Charge site owners to protect the site from aggressive crawlers, charge crawlers/agents to bypass the protection. Like a good old fashioned protection racket
Paying a security guard isn't considered a protection racket, while paying a member of the mob so that nothing happens to my store is considered a protection racket.
Cloudflare has controls already in their dashboard for controlling whether LLMs should be denied responses when querying your site. How they intend to broker payments and selective access isn’t really clear, but you can stop giving your content away for free if you’d like.
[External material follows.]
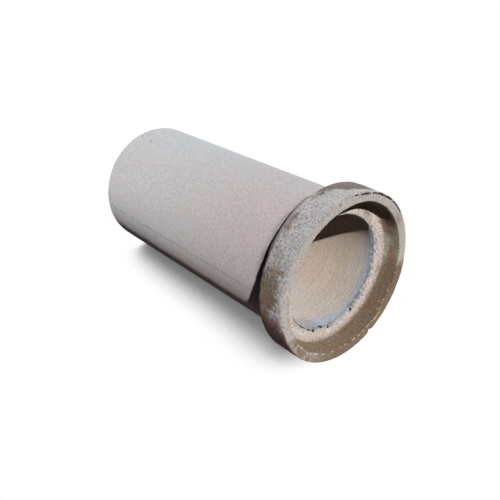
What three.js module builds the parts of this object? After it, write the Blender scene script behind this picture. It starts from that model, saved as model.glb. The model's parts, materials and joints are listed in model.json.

Yeah, I was waiting for "how are they going to shove AI into this?" and boom there it is halfway down the page. No content here (obvious problem: how does paying Reddit Inc to allow scraping result in money going to the person who created the content? shrug). Just more AI hype to get investor cash before the bubble bursts. Woopie.
Edit: Re-read it and just noticed this:
> assuming the AI companies are willing to step up, support the ecosystem, and pay for the content that is the most valuable to them
Lolllllll. Y'all are gonna love my pitch for an airline startup. It begins, "assuming we can turn off gravity..."
If Cloudflare demonstrates it can reliably distinguish AI scraper traffic from human traffic, then they will be able to force AI companies to step up, no assumption necessary. Still a big if, but (this one clause you quoted notwithstanding) it doesn't read to me like they're relying on the goodwill of AI companies.
I think they all know where it is heading and it is massively less money for everyone. Every technical breakthrough doesn't mean more profit for everyone and nor should it. Sometimes it's just a dishwasher or washing machine, something that frees up the bulk of humanity from something that is drudgery. Whether we actually get those benefits from AI remains to be seen.
Its cloudflare trying to enshittify the internet with micro transactions[0] and take their N% cut (of course it will start at like 2% but ask any uber driver how thats going).
The problem is the arguments they make for why this should happen are quite compelling, especially to those running sites (you'll see plenty of complaints on this forum about it), but theres also a large group of people who think information / code / data should be "free" (see open source code/maps/anything you can think off). So really its just a moral debate that will be lost in the interest of profit (which is ya know good n bad, if AI companies did more caching we probably wouldn't need this, but here we are).